Willi Moore

Personal information
- Born: 2 April 1947 (age 79) Liverpool, England
- Height: 182 cm (6 ft 0 in)
- Weight: 67 kg (148 lb)

Sport
- Club: Merseyside Wheelers

Medal record
Men's cycling
Representing Great Britain
Olympic Games
| Bronze medal – third place | 1972 Munich | Team Pursuit |
Representing England
British Commonwealth Games
| Gold medal – first place | 1974 Christchurch | Team Pursuit |
| Silver medal – second place | 1974 Christchurch | Individual Pursuit |

= William Moore (cyclist) =

British cyclist

William 'Willi' Moore (born 2 April 1947) is a former British international cyclist who represented Great Britain at the Olympic Games.

== Biography ==
Moore represented the England team at the 1970 British Commonwealth Games in Edinburgh, Scotland, where he participated in the individual pursuit.

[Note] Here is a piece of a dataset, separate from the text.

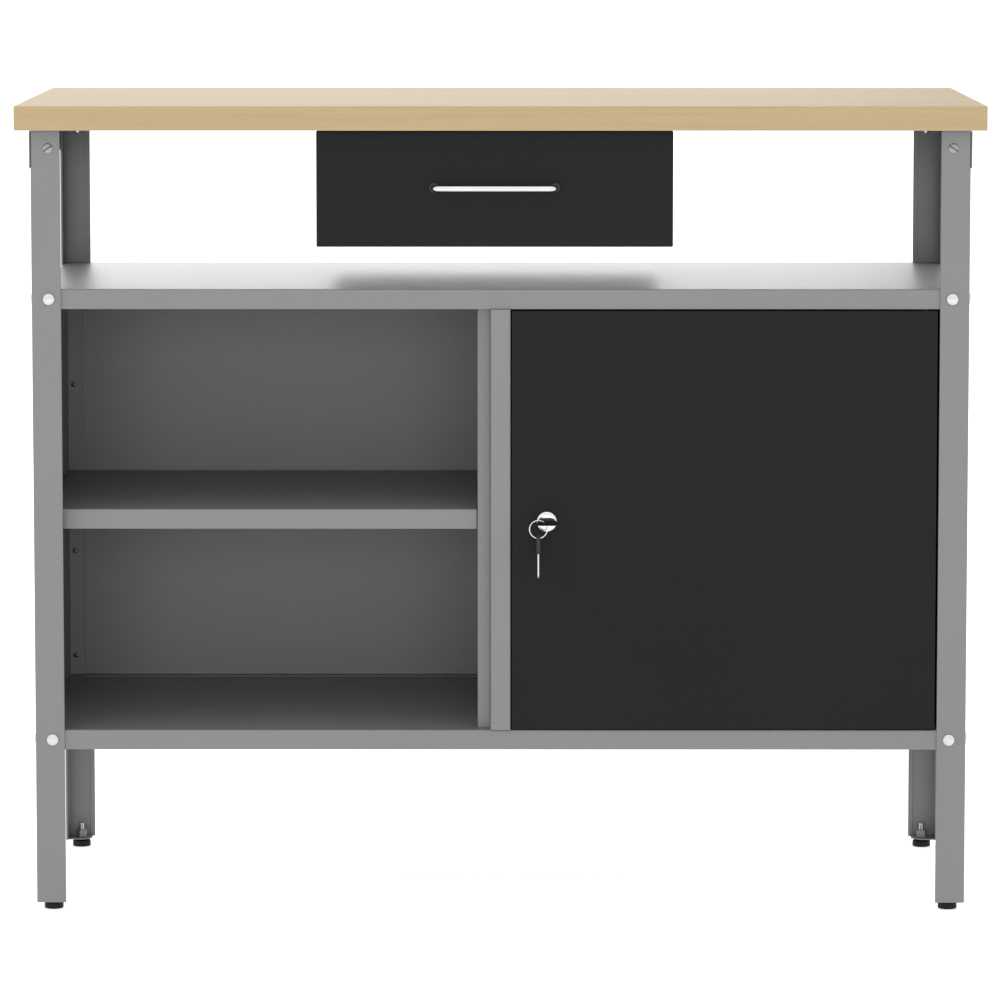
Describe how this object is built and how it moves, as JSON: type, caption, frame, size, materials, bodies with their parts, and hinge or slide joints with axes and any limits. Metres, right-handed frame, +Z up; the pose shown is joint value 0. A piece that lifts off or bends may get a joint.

At the 1972 Olympic Games in Munich, Moore won the bronze medal in team pursuit with Michael Bennett, Ian Hallam and Ron Keeble.

Two years later he participated in the pursuit disciplines at the 1974 British Commonwealth Games in Christchurch, New Zealand and won a gold medal in the 4,000 metres team pursuit and a silver medal in the 4,000 metres individual pursuit.